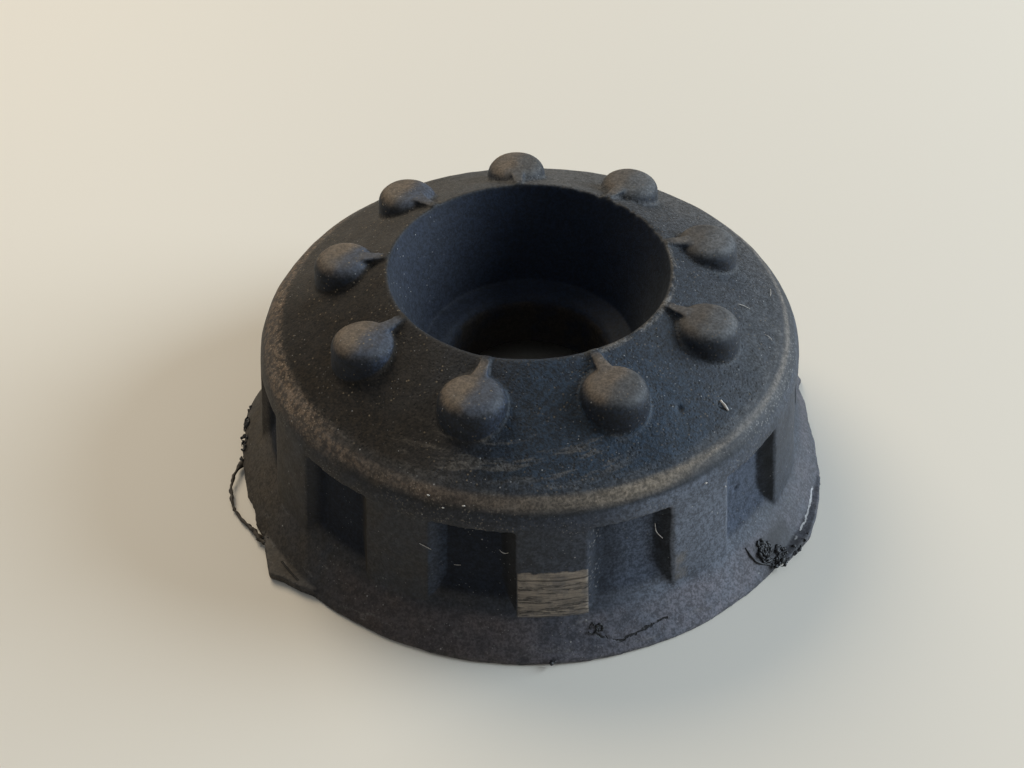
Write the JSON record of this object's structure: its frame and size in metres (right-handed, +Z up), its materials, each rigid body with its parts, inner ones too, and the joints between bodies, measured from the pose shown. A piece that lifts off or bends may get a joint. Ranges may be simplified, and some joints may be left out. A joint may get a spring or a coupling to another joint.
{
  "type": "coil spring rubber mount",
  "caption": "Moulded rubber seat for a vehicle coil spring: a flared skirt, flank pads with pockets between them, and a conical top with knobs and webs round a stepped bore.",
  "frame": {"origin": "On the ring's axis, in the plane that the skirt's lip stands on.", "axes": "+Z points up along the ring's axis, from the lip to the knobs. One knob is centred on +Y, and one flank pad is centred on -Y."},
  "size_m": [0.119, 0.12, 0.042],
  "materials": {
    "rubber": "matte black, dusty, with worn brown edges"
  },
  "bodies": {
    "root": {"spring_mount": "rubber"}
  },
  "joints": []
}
════
Written exercise: Print all of the data exactly as it was given.

Output below:
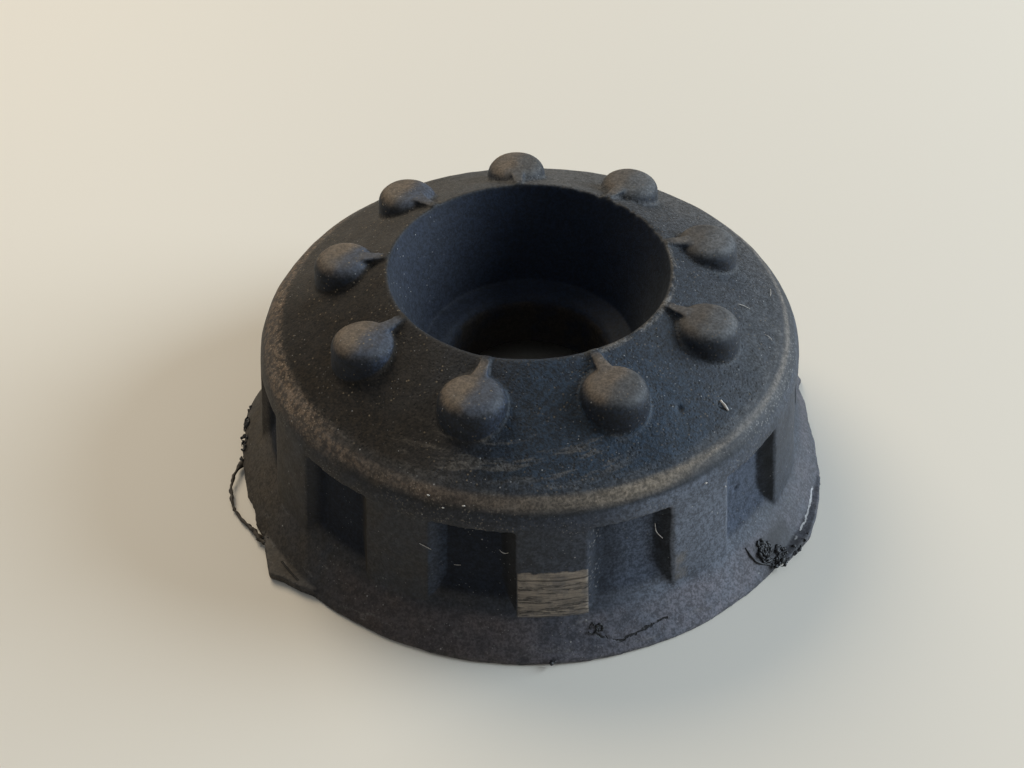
Write the JSON record of this object's structure: its frame and size in metres (right-handed, +Z up), its materials, each rigid body with its parts, inner ones too, and the joints between bodies, measured from the pose shown. A piece that lifts off or bends may get a joint. Ranges may be simplified, and some joints may be left out. A joint may get a spring or a coupling to another joint.
{
  "type": "coil spring rubber mount",
  "caption": "Moulded rubber seat for a vehicle coil spring: a flared skirt, flank pads with pockets between them, and a conical top with knobs and webs round a stepped bore.",
  "frame": {"origin": "On the ring's axis, in the plane that the skirt's lip stands on.", "axes": "+Z points up along the ring's axis, from the lip to the knobs. One knob is centred on +Y, and one flank pad is centred on -Y."},
  "size_m": [0.119, 0.12, 0.042],
  "materials": {
    "rubber": "matte black, dusty, with worn brown edges"
  },
  "bodies": {
    "root": {"spring_mount": "rubber"}
  },
  "joints": []
}